Ambigüidades.
Somos dentre todas as espécies vivas da biosfera àquela com características mais estranhas. Essa história de que somos uma “espécie superior” precisa ser revisada. Antes se dizia que nossa diferença para as outras espécies era o fato de possuirmos inteligência, hoje sabemos que muitos seres são dotados de inteligência. Em seguida o argumento passou para uma concepção cartesiana – somos os únicos dotados de razão! – Talvez, embora sempre me parecesse que somos mais guiados por instinto “animal” que por alguma razão (basta sentar com algum psiquiatra e este lhe fará uma lista completa de nossa semelhança comportamental).
Há, porém, outra grande diferença, a ambição, somos seres ambiciosos isto eu não consegui perceber em qualquer espécie. A ambição é traduzida por alguns dicionários como desejo de poder, riquezas ou honras. A ambição nos torna mesquinhos, individualistas, egoístas.
Esta semana passei por uma experiência que deixou claro o quanto somos mesquinhos, aliás, a palavra mesquinho contém um significado dúbio, pois ela tanto pode significar escassez de recursos, pobreza, como também pode significar avareza. Voltando a experiência, eu estava feliz, orgulhoso por estar conduzindo meu filho até sua escolinha de futebol, para vê-lo estreando numa categoria acima da que jogou no ano anterior. Quando entrava no estacionamento do clube, uma moto em alta velocidade colidiu na parte traseira do carro. Eu saí, verifiquei se o motoqueiro estava bem, percebi que havia se ralado, nada mais. Enquanto ele levantava sua moto se desculpava dizendo que pagaria todo o prejuízo, quando eu fui olhar o que havia ocorrido com o carro ele pulou na moto e fugiu. Eu não resisti e fui atrás, tentei alcançá-lo, mas não havia como. O episódio ficou me atormentando até que decidi naquela tarde fazer um orçamento do prejuízo: Mil reais. Agora eu estava mais atormentado do que antes, imaginei que sonharia com aquele motoqueiro e no sonho eu o jogaria para o alto.

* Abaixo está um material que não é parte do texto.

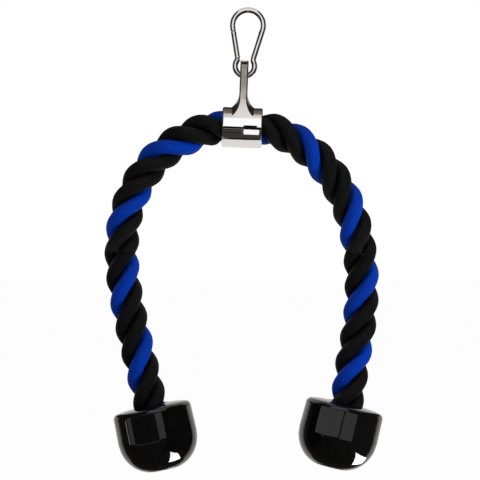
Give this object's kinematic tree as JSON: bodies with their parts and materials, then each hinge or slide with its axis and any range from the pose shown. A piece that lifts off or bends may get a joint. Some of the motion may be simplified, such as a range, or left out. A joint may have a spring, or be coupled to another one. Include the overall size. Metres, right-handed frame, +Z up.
{
  "type": "triceps rope attachment",
  "caption": "Rope pull for a cable machine: a snap hook, a swinging forged bracket and two laid-rope legs, each ending in a heavy moulded stop.",
  "frame": {"origin": "the inside of the top of the snap hook's big eye, where the cable machine carries the part", "axes": "+Z up, +X across the rope's arch towards its right-hand leg, +Y from the pictured front to the back"},
  "size_m": [0.232, 0.0668, 0.3881],
  "materials": {
    "polished_chrome": "polished chrome plate",
    "spring_steel": "bright drawn wire",
    "blue_rope_fibre": "laid fibre rope strand",
    "black_rope_fibre": "laid fibre rope strand",
    "zinc_plated_steel": "zinc plated",
    "gloss_black_moulding": "glossy moulded",
    "black_plug_plastic": "satin moulded"
  },
  "bodies": {
    "hook": {"snap_hook_body": "polished_chrome", "gate_rivet": "polished_chrome"},
    "gate": {"gate": "polished_chrome", "gate_latch_pin": "polished_chrome", "gate_spring": "spring_steel"},
    "gate_plunger": {"gate_plunger": "polished_chrome"},
    "bracket": {"bracket": "polished_chrome", "sleeve_blue_strand": "blue_rope_fibre", "sleeve_black_strand_1": "black_rope_fibre", "sleeve_black_strand_2": "black_rope_fibre"},
    "left_leg": {"left_bend_blue_strand": "blue_rope_fibre", "left_bend_black_strand_1": "black_rope_fibre", "left_bend_black_strand_2": "black_rope_fibre", "left_grip_blue_strand": "blue_rope_fibre", "left_grip_black_strand_1": "black_rope_fibre", "left_grip_black_strand_2": "black_rope_fibre", "left_end_cap": "gloss_black_moulding", "left_ferrule": "zinc_plated_steel", "left_washer": "zinc_plated_steel", "left_screw": "zinc_plated_steel", "left_cap_plug": "black_plug_plastic"},
    "right_leg": {"right_bend_blue_strand": "blue_rope_fibre", "right_bend_black_strand_1": "black_rope_fibre", "right_bend_black_strand_2": "black_rope_fibre", "right_grip_blue_strand": "blue_rope_fibre", "right_grip_black_strand_1": "black_rope_fibre", "right_grip_black_strand_2": "black_rope_fibre", "right_end_cap": "gloss_black_moulding", "right_ferrule": "zinc_plated_steel", "right_washer": "zinc_plated_steel", "right_screw": "zinc_plated_steel", "right_cap_plug": "black_plug_plastic"}
  },
  "joints": [
    {"name": "gate_hinge", "type": "hinge", "parent": "hook", "child": "gate", "pos_m": [-0.00963, 0, -0.03739], "axis": [0, 1, 0], "range_deg": [0, 26], "stiffness_Nm_per_rad": 0.25, "springref_deg": -17.19},
    {"name": "plunger_slide", "type": "slide", "parent": "gate", "child": "gate_plunger", "axis": [-0.1537, 0, 0.9881], "range_m": [0, 0.00075], "deforming": ["gate_spring"]},
    {"name": "bracket_swing", "type": "hinge", "parent": "hook", "child": "bracket", "pos_m": [-0.00409, 0, -0.05319], "axis": [0.9993, 0, -0.0384], "range_deg": [-110, 110]},
    {"name": "left_leg_bend", "type": "hinge", "parent": "bracket", "child": "left_leg", "pos_m": [-0.02249, 0, -0.09572], "axis": [0, 1, 0], "range_deg": [-8, 40], "stiffness_Nm_per_rad": 1.2, "springref_deg": 5.41, "deforming": ["left_bend_blue_strand", "left_bend_black_strand_1", "left_bend_black_strand_2"]},
    {"name": "right_leg_bend", "type": "hinge", "parent": "bracket", "child": "right_leg", "pos_m": [0.01099, 0, -0.097], "axis": [0, -1, 0], "range_deg": [-8, 40], "stiffness_Nm_per_rad": 1.2, "springref_deg": 6.26, "deforming": ["right_bend_blue_strand", "right_bend_black_strand_1", "right_bend_black_strand_2"]}
  ],
  "couplings": [
    {"joint": "plunger_slide", "follows": "gate_hinge", "m_per_rad": 0.0015}
  ]
}
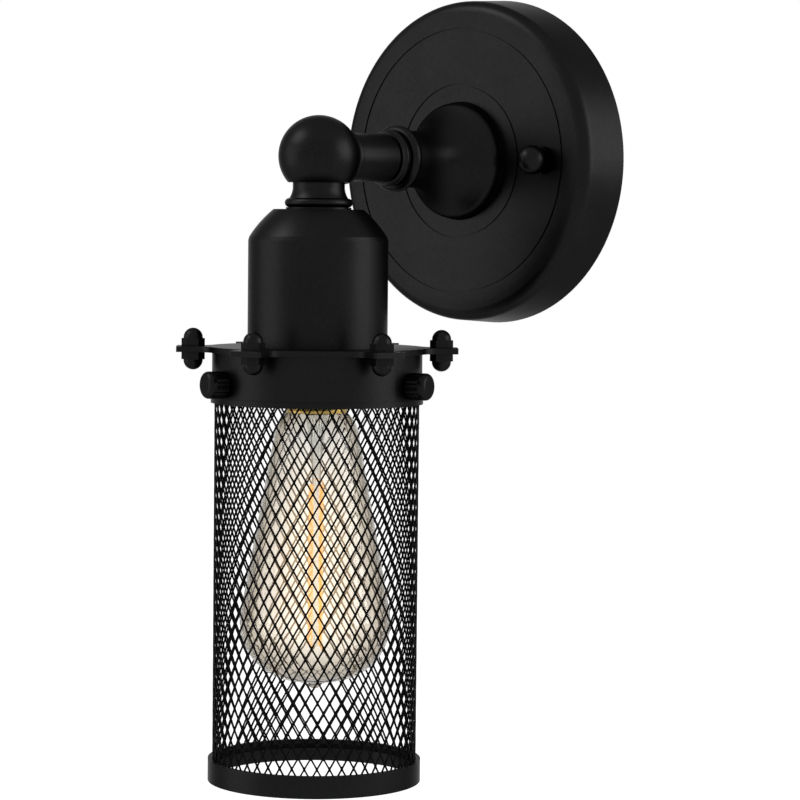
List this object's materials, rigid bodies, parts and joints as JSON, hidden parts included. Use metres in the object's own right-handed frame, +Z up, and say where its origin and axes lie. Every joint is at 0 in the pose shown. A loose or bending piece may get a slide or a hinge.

No dia seguinte menos atormentado, caminhei com minha esposa, li meu jornal e assisti o futebol. À noite recebi a notícia que a esposa de um amigo havia falecido em um acidente de carro, ele estava ao volante e voltavam de férias de Campinas para o Rio, quando o pneu dianteiro estourou.
Eventos como estes demonstram que nossa capacidade de apego as coisas materiais chegam a ser ridículas, ouvi de um amigo que o erro do socialismo foi desconsiderar o individualismo dos sujeitos, mas creio que o individualismo tal qual nos é representado não é uma característica a priori, mas uma fabricação social, uma construção histórica. Não somos nem individualistas nem comunitários, aprendemos e desenvolvemos tais aptidões histórica e socialmente. Assim aprendemos a ser generosos, solidários e gentis, mas também somos egoístas, individualistas e mesquinhos. Em muitos casos tais características tão antagônicas estão presentes em um mesmo sujeito, isso é, podemos ser especialmente generosos quanto a uma determinada situação e completamente mesquinhos no que diz respeito à outra situação.
A ambigüidade nos torna este ser terrivelmente complexo e estranho, como eu já citei nas primeiras linhas deste texto, mas não somos seres ambíguos por natureza genética, a ambigüidade também é uma construção social, o homem torna-se ambíguo, por diversas razões que não me compete dizer aqui.
Penso que o que realmente nos difere, é um pouco o que Marx sugeriu com sua metáfora sobre as abelhas, diferimos das outras espécies pela nossa capacidade de refletir nossa própria ambigüidade, quando no momento em que detectamos o quanto fomos mesquinhos em relação a alguma coisa, podemos imediatamente fazer algo generoso, ou sermos totalmente solidários, é provavelmente aí que somos fundamentalmente singulares como espécie.